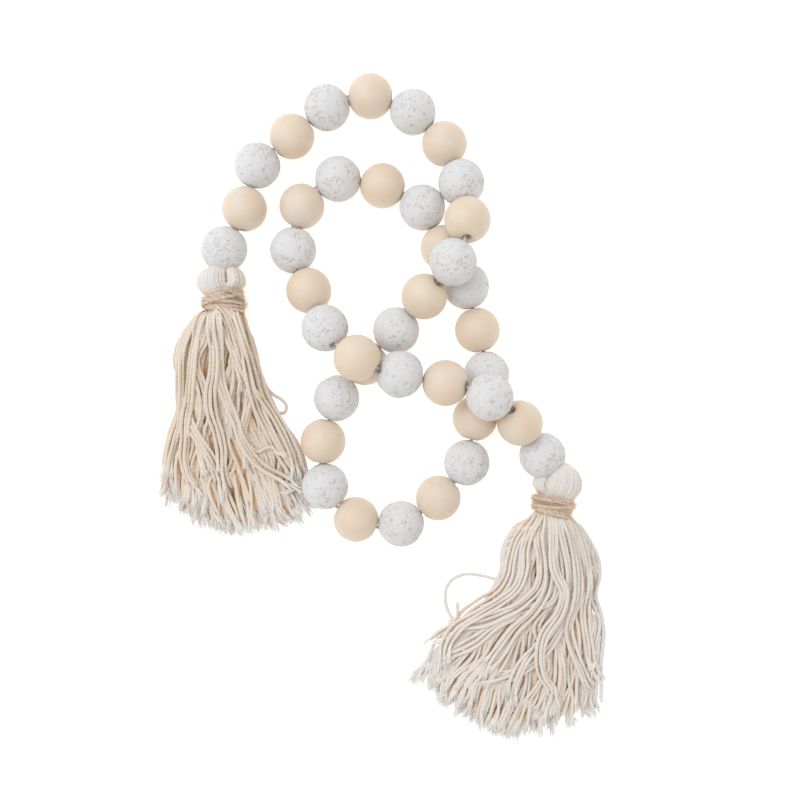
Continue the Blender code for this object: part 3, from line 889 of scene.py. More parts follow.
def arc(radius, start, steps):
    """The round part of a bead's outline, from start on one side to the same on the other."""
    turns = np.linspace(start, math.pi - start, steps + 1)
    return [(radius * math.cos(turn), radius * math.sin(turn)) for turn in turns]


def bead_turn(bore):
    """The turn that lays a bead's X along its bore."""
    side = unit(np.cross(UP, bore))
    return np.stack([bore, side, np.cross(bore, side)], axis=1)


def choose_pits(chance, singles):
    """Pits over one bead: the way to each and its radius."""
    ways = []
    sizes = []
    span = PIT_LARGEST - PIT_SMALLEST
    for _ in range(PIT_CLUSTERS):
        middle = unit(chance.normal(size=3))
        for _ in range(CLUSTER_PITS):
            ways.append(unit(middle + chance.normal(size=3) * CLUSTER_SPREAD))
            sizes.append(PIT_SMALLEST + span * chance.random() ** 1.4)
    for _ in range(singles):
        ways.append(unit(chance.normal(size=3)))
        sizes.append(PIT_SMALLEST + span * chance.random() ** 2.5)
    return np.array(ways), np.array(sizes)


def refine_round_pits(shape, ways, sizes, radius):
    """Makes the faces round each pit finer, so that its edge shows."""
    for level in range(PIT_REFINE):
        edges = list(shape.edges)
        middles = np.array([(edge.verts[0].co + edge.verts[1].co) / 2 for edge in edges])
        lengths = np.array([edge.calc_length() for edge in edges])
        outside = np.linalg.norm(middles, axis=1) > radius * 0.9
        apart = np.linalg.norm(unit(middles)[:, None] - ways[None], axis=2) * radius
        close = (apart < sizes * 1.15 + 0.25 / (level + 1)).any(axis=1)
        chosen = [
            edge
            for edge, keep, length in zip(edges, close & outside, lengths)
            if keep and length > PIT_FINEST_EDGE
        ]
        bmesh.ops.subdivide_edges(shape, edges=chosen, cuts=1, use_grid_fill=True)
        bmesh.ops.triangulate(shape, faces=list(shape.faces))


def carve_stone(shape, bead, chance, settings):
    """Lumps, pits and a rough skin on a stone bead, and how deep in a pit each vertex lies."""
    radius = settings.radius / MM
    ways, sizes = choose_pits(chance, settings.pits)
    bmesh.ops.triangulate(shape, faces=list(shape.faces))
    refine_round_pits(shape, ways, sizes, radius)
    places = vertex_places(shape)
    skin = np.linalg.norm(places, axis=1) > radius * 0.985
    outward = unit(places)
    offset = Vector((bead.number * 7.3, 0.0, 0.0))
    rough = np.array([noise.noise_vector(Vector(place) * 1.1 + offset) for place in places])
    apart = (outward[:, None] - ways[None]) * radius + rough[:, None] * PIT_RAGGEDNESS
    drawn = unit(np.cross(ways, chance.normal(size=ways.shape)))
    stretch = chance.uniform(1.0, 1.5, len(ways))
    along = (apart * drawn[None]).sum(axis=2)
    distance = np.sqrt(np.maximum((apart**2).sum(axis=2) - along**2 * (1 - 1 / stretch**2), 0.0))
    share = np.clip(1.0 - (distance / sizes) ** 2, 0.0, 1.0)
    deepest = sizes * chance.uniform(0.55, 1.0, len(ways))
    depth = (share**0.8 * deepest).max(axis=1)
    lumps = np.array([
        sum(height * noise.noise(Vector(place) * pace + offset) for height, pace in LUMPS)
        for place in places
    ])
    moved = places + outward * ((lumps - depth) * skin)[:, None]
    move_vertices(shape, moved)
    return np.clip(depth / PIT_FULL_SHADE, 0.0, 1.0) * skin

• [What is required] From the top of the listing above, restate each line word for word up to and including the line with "return np.array(ways), np.array(sizes)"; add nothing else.

• [Problem solution]
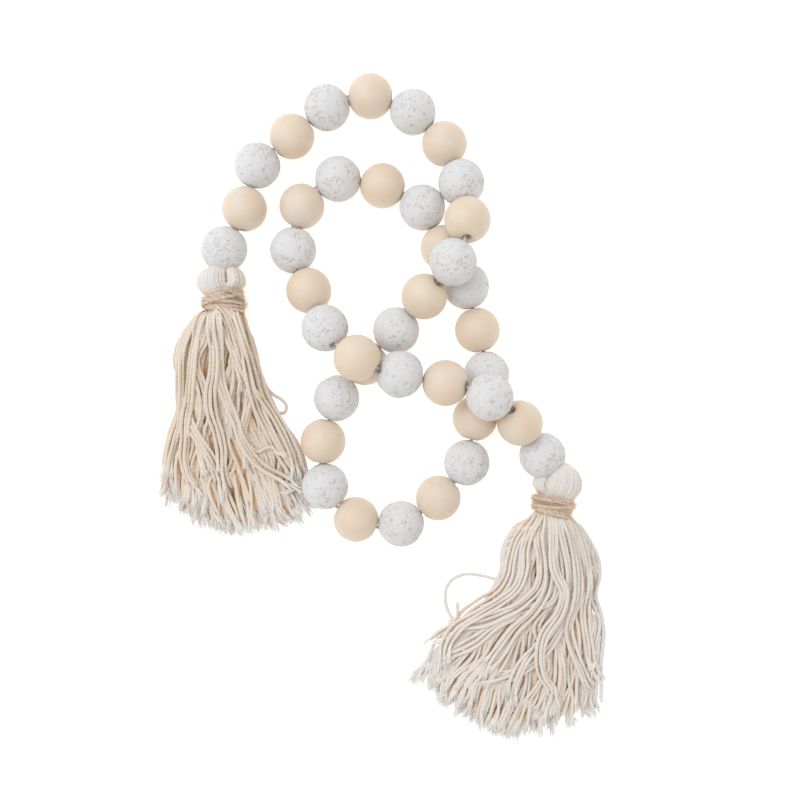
Continue the Blender code for this object: part 3, from line 889 of scene.py. More parts follow.
def arc(radius, start, steps):
    """The round part of a bead's outline, from start on one side to the same on the other."""
    turns = np.linspace(start, math.pi - start, steps + 1)
    return [(radius * math.cos(turn), radius * math.sin(turn)) for turn in turns]


def bead_turn(bore):
    """The turn that lays a bead's X along its bore."""
    side = unit(np.cross(UP, bore))
    return np.stack([bore, side, np.cross(bore, side)], axis=1)


def choose_pits(chance, singles):
    """Pits over one bead: the way to each and its radius."""
    ways = []
    sizes = []
    span = PIT_LARGEST - PIT_SMALLEST
    for _ in range(PIT_CLUSTERS):
        middle = unit(chance.normal(size=3))
        for _ in range(CLUSTER_PITS):
            ways.append(unit(middle + chance.normal(size=3) * CLUSTER_SPREAD))
            sizes.append(PIT_SMALLEST + span * chance.random() ** 1.4)
    for _ in range(singles):
        ways.append(unit(chance.normal(size=3)))
        sizes.append(PIT_SMALLEST + span * chance.random() ** 2.5)
    return np.array(ways), np.array(sizes)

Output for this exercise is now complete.